A different picture is meanwhile taking shape on the ground. GoFundMe reported that fundraisers for basic necessities like rent, groceries, housing, and fuel surged seventeen percent last year. When the federal shutdown halted food stamp distribution this past fall, related campaigns jumped sixfold. The company’s CEO stated that life is getting more expensive and folks are struggling, so they are reaching out to friends and family to see if they can help them through.
Whether these trends are connected to decisions made in philanthropy boardrooms is a matter of debate, but they are happening at the same time, and the timing is hard to ignore.
It is worth separating the fate of the Pledge from the fate of philanthropy more broadly. Some of the wealthiest people in tech are still giving. They are just doing it on their own terms, through their own vehicles, toward their own chosen ends. At the start of 2026, the Chan Zuckerberg Initiative cut about seventy jobs as part of a move away from education and social justice causes toward its Biohub network, a group of nonprofit, biology-focused research institutes. Zuckerberg said Biohub is going to be the main focus of their philanthropy going forward.
The Chan Zuckerberg Initiative cuts look, at least on paper, less like the couple is retreating from philanthropy than recalibrating their approach. The Zuckerbergs have, after all, committed through the Pledge to give away ninety-nine percent of their lifetime wealth.
Not everyone is redefining the terms, either. Gates announced last year that he would give away virtually all his remaining wealth through the Gates Foundation over the next two decades, more than two hundred billion dollars, with the foundation closing permanently at the end of 2045. Invoking Carnegie’s old line that the man who dies thus rich dies disgraced, he wrote that he was determined not to die rich.

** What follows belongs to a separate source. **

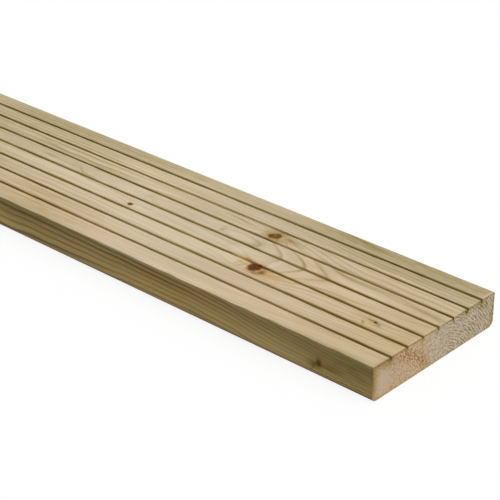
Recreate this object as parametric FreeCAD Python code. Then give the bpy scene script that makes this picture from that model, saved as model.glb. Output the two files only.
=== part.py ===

It has happened before, this standoff between concentrated wealth and everyone else. The last time wealth concentrated at anything like these levels, during the original Gilded Age, the correction did not come from philanthropists. It came from trust-busting, the federal income tax, the estate tax, and eventually the New Deal. It arrived as policy that was driven by political pressure too powerful to be ignored. The institutions that forced that correction, a functional Congress, a free press, an empowered regulatory state, look considerably different today.
What is not in dispute is the pace of change. These fortunes have been built in years, not generations, at the same moment the safety net is being cut. The wealth gained by the world’s billionaires in 2025 alone would have been enough to give every person on earth two hundred and fifty dollars and still leave billionaires more than five hundred billion dollars richer.
The Giving Pledge was always, as Buffett said from the start, just a moral pledge with no enforcement, no consequences, and no one to answer to but yourself. That it once carried weight says something about the era that produced it. That Thiel now frames staying on the list as a form of coercion, and that this argument is reported at length, says something about the era we are in right now.